The success of Nokia’s rural value-added services, according to Sabharwal, is based on a range of key performance indicators (KPIs) including volume, the number of outlets that sell the offering,the returns to the service provider and visibility. But he says there are greater KPIs that might not show up on its top or bottom line. As he sees it, Nokia in rural India is not just a brand, but a “vehicle for social and economic transformation.”

Yet partners like Idea Cellular are cautious. Its chief marketing officer, Pradeep Shrivastava, notes that while value-added services like texting, music and caller ring back are popular with consumers, Life Tools has yet to gain traction. “The application currently does not have the ‘ecosystem’ for consumer education, subscription or servicing,” he says. “At this juncture, these solutions are not attracting new subscribers.” Another snag came in March when wire agency Reuters called off its partnership with Nokia to provide Life Tools with real-time news feeds.

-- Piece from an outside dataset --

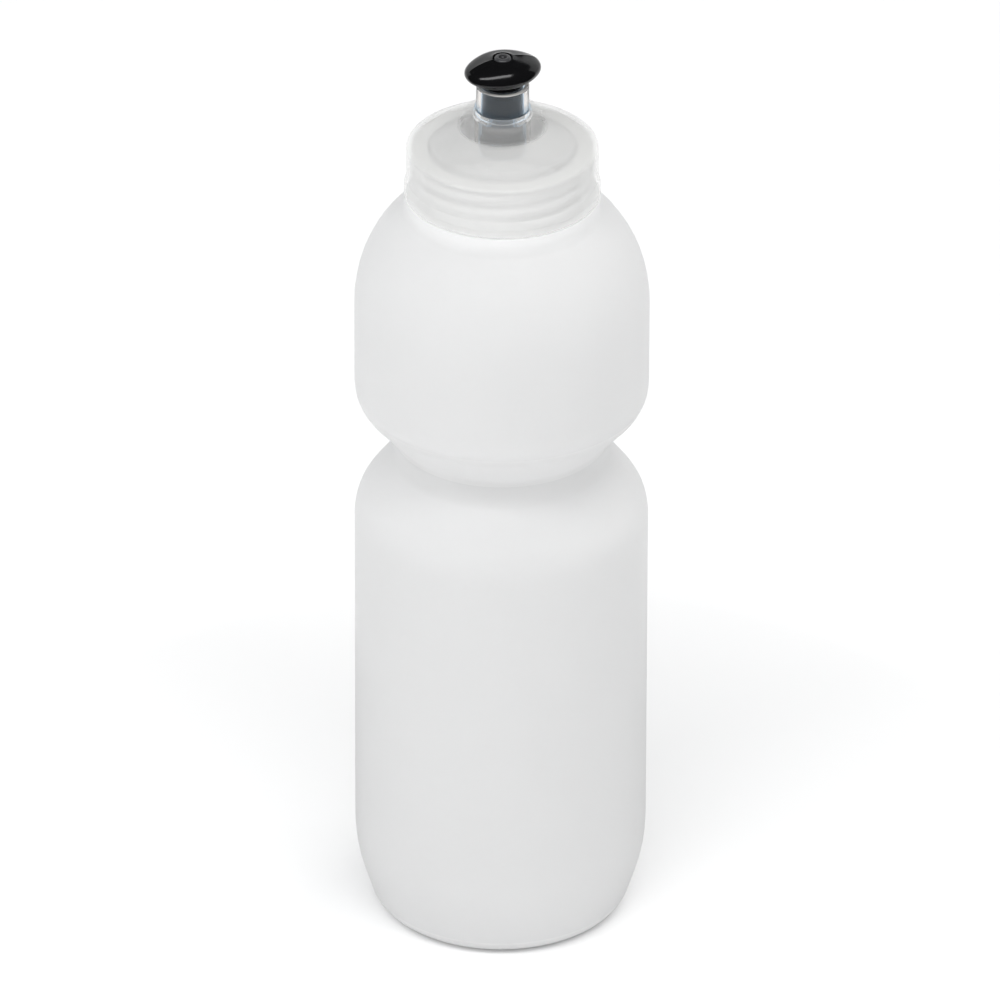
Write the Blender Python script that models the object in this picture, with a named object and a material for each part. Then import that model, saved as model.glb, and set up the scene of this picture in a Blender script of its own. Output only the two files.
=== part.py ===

Nokia has also been caught napping and failed to move with important trends, such as the popular dual Sim-card phones, which lets users move back and forth between providers without having to change handsets. Such phones offer one reason why local player Micromax has been able to gain market share with its product portfolio: 23 of its 26 models offer dual SIM cards. Mohindroo of the COAI says around 25% of all GSM mobile phones offer a dual-SIM today, “but Nokia hasn’t yet launched one.” A Nokia spokesperson concedes it has been slow on that front, but its own version of a dual-Sim will hit stores later this year, along with a US$10 phone.

With Nokia ramping up its value-added offerings, competitors are readying for a fight. Samsung plans to roll out smart phones that allow users to download maps, games and music, and access interactive features online. LG and Sony Ericsson are expanding their music and games applications.

Perhaps the fact that competitors are being driven back to the drawing board should be looked at as a good thing at Nokia, says CKS’s Sood. “In the telecom business, success will be defined when more players start doing what Nokia is doing,” he says. That’s when Nokia will have to work even harder to find new ways to woo rural India. After all, imitation, as they say, is the best form of flattery.